> [SUPPLIED MATERIAL]

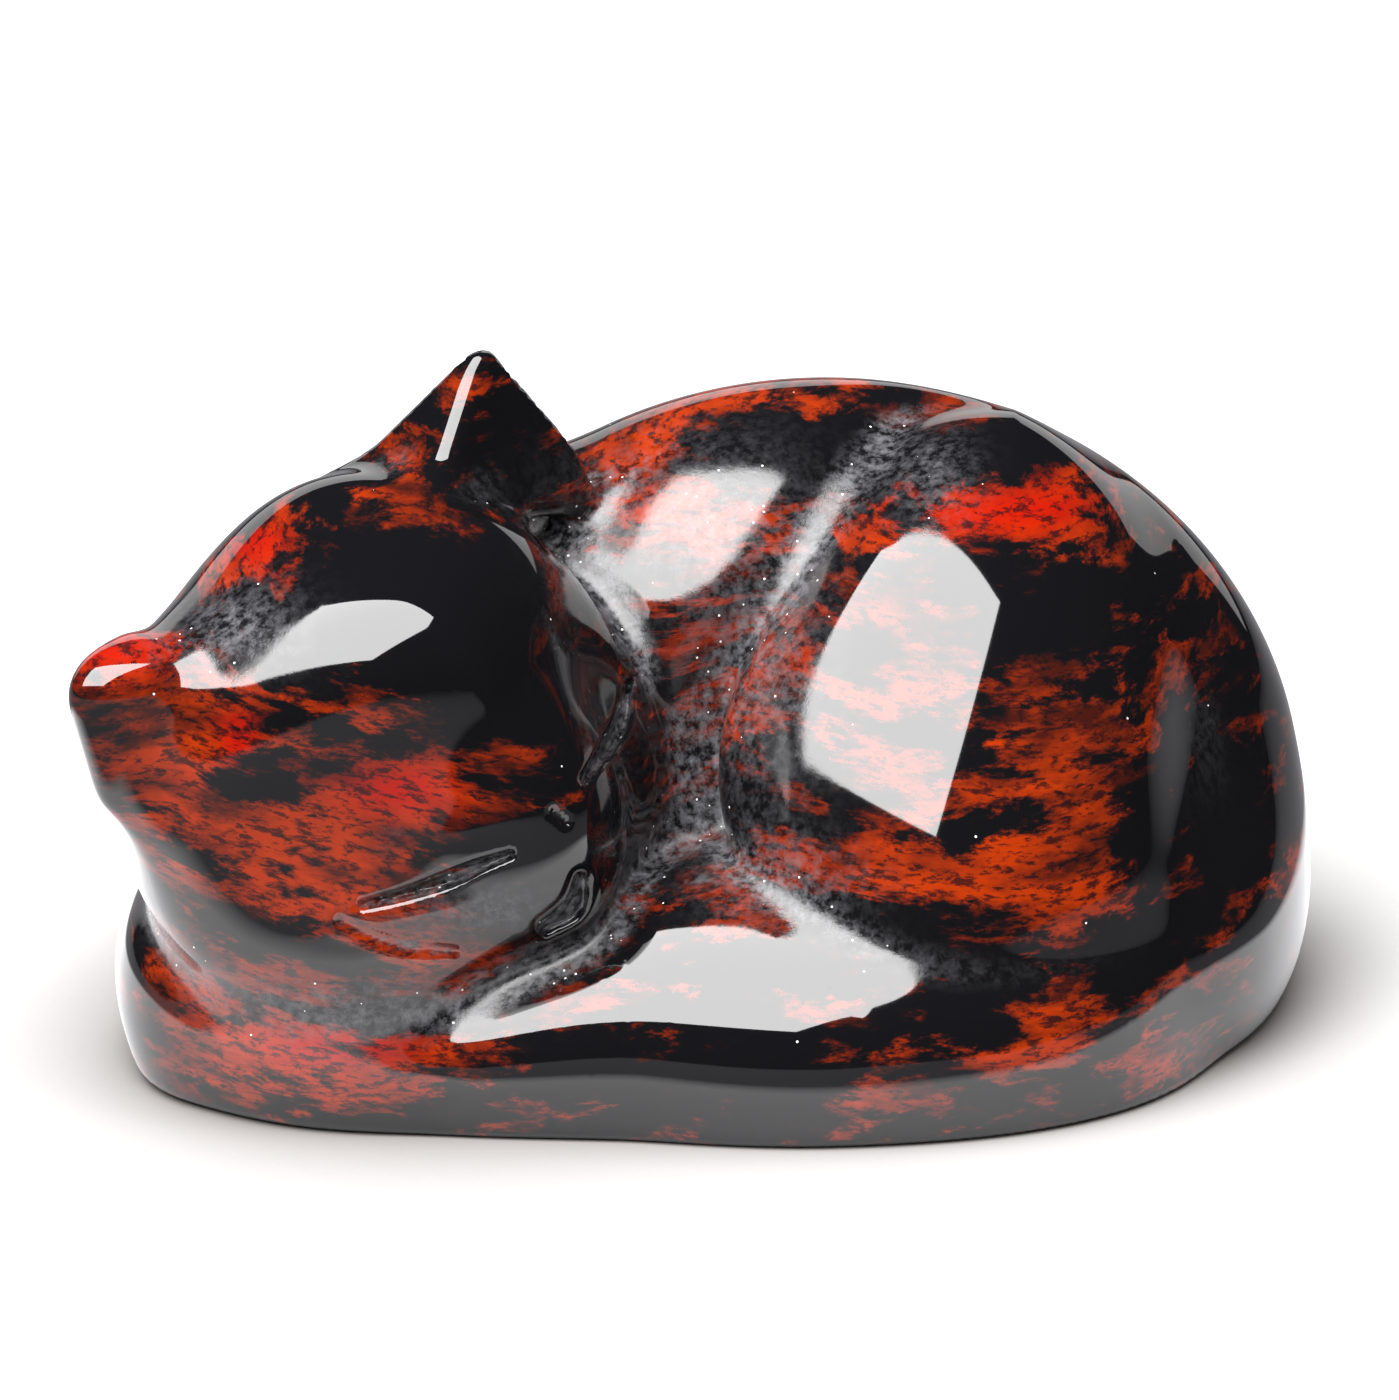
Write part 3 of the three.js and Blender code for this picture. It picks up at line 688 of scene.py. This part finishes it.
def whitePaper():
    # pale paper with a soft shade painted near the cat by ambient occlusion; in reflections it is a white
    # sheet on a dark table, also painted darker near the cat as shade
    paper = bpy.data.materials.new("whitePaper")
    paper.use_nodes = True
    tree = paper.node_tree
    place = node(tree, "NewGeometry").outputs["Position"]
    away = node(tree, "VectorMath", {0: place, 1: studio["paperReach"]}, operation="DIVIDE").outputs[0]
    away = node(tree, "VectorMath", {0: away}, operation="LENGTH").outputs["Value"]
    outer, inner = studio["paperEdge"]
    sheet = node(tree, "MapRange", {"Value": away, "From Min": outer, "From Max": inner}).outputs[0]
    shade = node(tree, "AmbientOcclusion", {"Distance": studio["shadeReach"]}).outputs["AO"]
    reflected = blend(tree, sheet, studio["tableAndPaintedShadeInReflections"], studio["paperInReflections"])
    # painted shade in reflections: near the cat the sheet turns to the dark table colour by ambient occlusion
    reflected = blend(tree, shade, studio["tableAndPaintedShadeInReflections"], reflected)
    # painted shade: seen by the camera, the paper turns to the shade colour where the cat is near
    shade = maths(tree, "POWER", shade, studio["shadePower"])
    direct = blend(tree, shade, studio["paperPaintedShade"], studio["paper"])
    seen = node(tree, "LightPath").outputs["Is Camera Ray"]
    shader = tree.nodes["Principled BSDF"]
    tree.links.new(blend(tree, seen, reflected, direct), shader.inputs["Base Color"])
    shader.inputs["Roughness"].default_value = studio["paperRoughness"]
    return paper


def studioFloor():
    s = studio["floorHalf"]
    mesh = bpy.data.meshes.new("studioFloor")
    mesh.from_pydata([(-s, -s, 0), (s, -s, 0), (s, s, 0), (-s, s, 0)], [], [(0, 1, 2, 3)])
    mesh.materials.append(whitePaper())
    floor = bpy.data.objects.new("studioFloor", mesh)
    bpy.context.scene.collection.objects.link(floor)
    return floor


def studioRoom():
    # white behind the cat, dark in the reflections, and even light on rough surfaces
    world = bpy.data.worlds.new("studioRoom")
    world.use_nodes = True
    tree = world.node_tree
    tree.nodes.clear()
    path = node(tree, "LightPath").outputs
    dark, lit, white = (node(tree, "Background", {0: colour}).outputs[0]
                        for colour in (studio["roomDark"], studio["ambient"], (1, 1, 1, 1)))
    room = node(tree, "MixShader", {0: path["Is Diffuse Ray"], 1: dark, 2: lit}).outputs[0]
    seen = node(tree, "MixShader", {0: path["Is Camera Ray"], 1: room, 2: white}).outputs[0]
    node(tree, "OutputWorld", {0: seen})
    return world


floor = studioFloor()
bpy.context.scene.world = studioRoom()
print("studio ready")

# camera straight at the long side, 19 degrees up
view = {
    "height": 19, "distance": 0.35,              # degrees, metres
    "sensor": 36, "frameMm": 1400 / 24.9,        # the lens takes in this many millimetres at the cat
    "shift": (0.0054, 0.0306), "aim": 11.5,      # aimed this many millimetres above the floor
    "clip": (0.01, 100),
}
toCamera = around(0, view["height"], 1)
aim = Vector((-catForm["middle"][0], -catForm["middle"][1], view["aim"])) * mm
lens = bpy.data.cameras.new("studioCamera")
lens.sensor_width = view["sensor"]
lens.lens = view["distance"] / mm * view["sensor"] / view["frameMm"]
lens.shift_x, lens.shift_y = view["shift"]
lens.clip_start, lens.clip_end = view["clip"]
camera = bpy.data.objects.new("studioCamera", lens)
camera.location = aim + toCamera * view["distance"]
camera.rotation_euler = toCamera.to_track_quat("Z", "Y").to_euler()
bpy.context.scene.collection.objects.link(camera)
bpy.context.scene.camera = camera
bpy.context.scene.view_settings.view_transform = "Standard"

> [DIRECTIONS] Reproduce the data in full, exactly as presented.

> [SOLUTION FOR THIS PROBLEM]
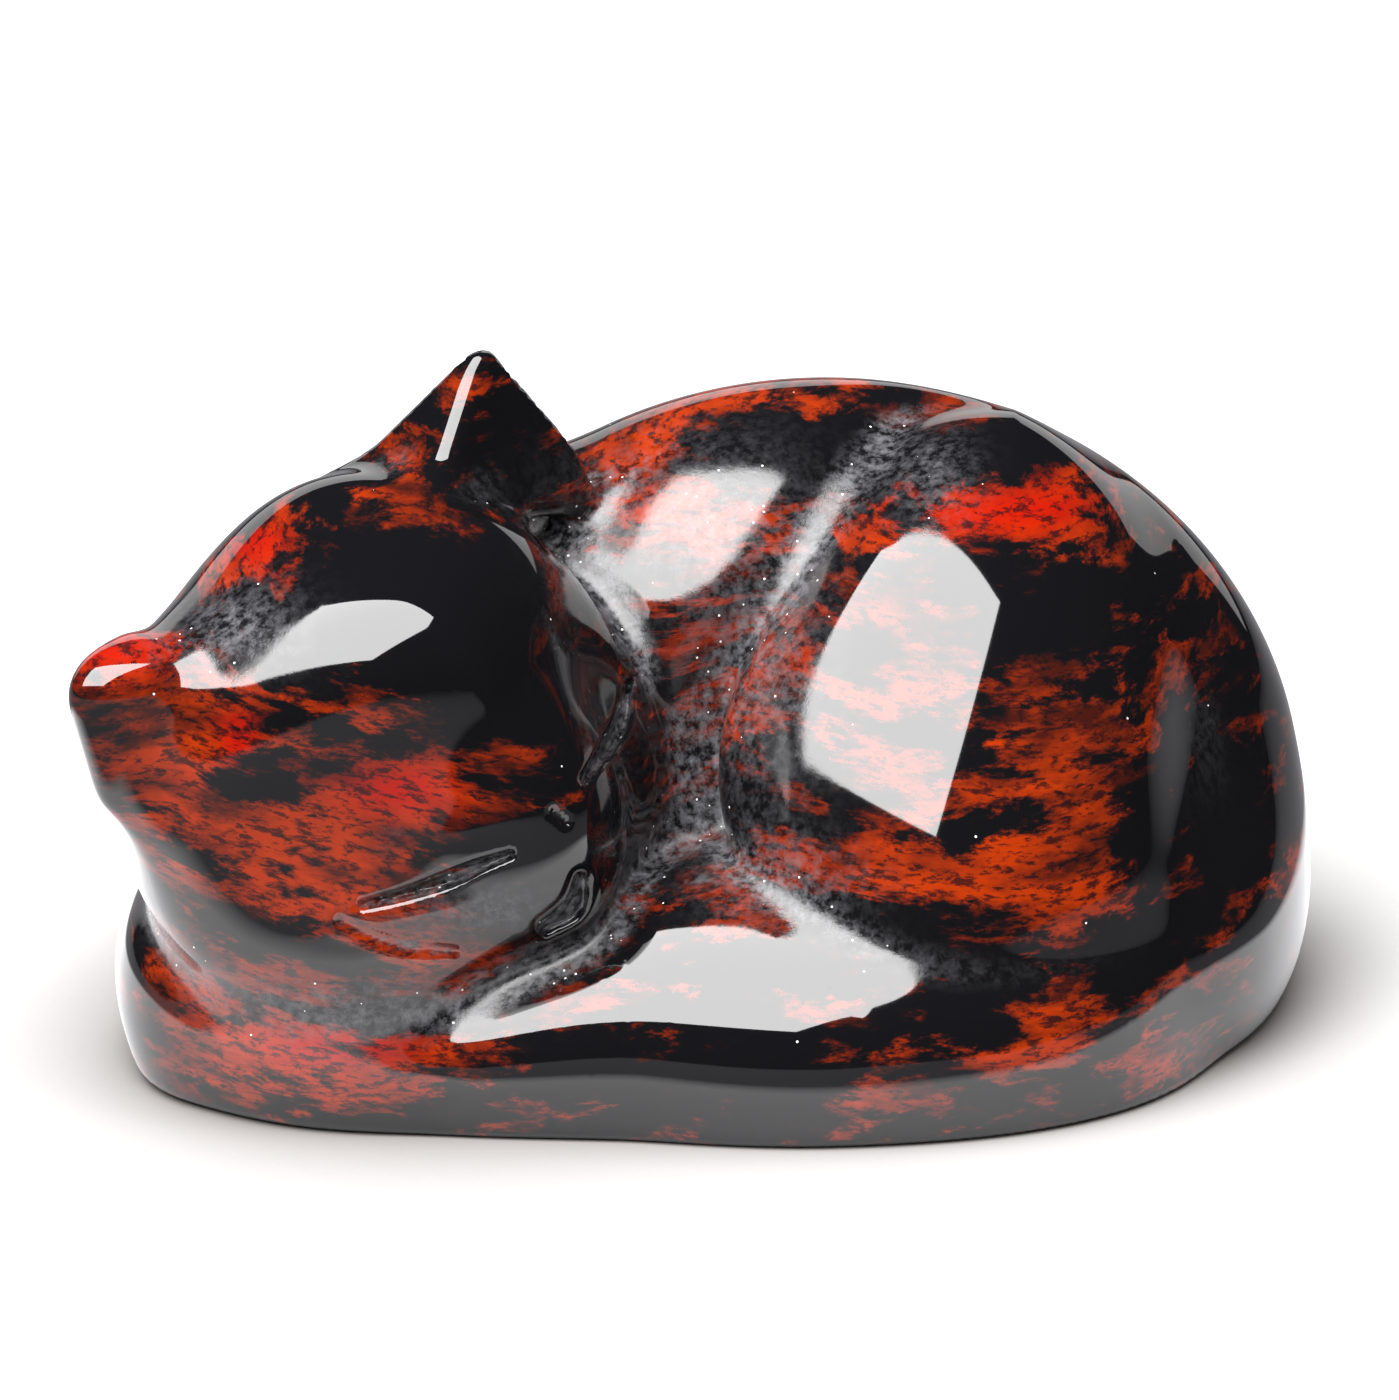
Write part 3 of the three.js and Blender code for this picture. It picks up at line 688 of scene.py. This part finishes it.
def whitePaper():
    # pale paper with a soft shade painted near the cat by ambient occlusion; in reflections it is a white
    # sheet on a dark table, also painted darker near the cat as shade
    paper = bpy.data.materials.new("whitePaper")
    paper.use_nodes = True
    tree = paper.node_tree
    place = node(tree, "NewGeometry").outputs["Position"]
    away = node(tree, "VectorMath", {0: place, 1: studio["paperReach"]}, operation="DIVIDE").outputs[0]
    away = node(tree, "VectorMath", {0: away}, operation="LENGTH").outputs["Value"]
    outer, inner = studio["paperEdge"]
    sheet = node(tree, "MapRange", {"Value": away, "From Min": outer, "From Max": inner}).outputs[0]
    shade = node(tree, "AmbientOcclusion", {"Distance": studio["shadeReach"]}).outputs["AO"]
    reflected = blend(tree, sheet, studio["tableAndPaintedShadeInReflections"], studio["paperInReflections"])
    # painted shade in reflections: near the cat the sheet turns to the dark table colour by ambient occlusion
    reflected = blend(tree, shade, studio["tableAndPaintedShadeInReflections"], reflected)
    # painted shade: seen by the camera, the paper turns to the shade colour where the cat is near
    shade = maths(tree, "POWER", shade, studio["shadePower"])
    direct = blend(tree, shade, studio["paperPaintedShade"], studio["paper"])
    seen = node(tree, "LightPath").outputs["Is Camera Ray"]
    shader = tree.nodes["Principled BSDF"]
    tree.links.new(blend(tree, seen, reflected, direct), shader.inputs["Base Color"])
    shader.inputs["Roughness"].default_value = studio["paperRoughness"]
    return paper


def studioFloor():
    s = studio["floorHalf"]
    mesh = bpy.data.meshes.new("studioFloor")
    mesh.from_pydata([(-s, -s, 0), (s, -s, 0), (s, s, 0), (-s, s, 0)], [], [(0, 1, 2, 3)])
    mesh.materials.append(whitePaper())
    floor = bpy.data.objects.new("studioFloor", mesh)
    bpy.context.scene.collection.objects.link(floor)
    return floor


def studioRoom():
    # white behind the cat, dark in the reflections, and even light on rough surfaces
    world = bpy.data.worlds.new("studioRoom")
    world.use_nodes = True
    tree = world.node_tree
    tree.nodes.clear()
    path = node(tree, "LightPath").outputs
    dark, lit, white = (node(tree, "Background", {0: colour}).outputs[0]
                        for colour in (studio["roomDark"], studio["ambient"], (1, 1, 1, 1)))
    room = node(tree, "MixShader", {0: path["Is Diffuse Ray"], 1: dark, 2: lit}).outputs[0]
    seen = node(tree, "MixShader", {0: path["Is Camera Ray"], 1: room, 2: white}).outputs[0]
    node(tree, "OutputWorld", {0: seen})
    return world


floor = studioFloor()
bpy.context.scene.world = studioRoom()
print("studio ready")

# camera straight at the long side, 19 degrees up
view = {
    "height": 19, "distance": 0.35,              # degrees, metres
    "sensor": 36, "frameMm": 1400 / 24.9,        # the lens takes in this many millimetres at the cat
    "shift": (0.0054, 0.0306), "aim": 11.5,      # aimed this many millimetres above the floor
    "clip": (0.01, 100),
}
toCamera = around(0, view["height"], 1)
aim = Vector((-catForm["middle"][0], -catForm["middle"][1], view["aim"])) * mm
lens = bpy.data.cameras.new("studioCamera")
lens.sensor_width = view["sensor"]
lens.lens = view["distance"] / mm * view["sensor"] / view["frameMm"]
lens.shift_x, lens.shift_y = view["shift"]
lens.clip_start, lens.clip_end = view["clip"]
camera = bpy.data.objects.new("studioCamera", lens)
camera.location = aim + toCamera * view["distance"]
camera.rotation_euler = toCamera.to_track_quat("Z", "Y").to_euler()
bpy.context.scene.collection.objects.link(camera)
bpy.context.scene.camera = camera
bpy.context.scene.view_settings.view_transform = "Standard"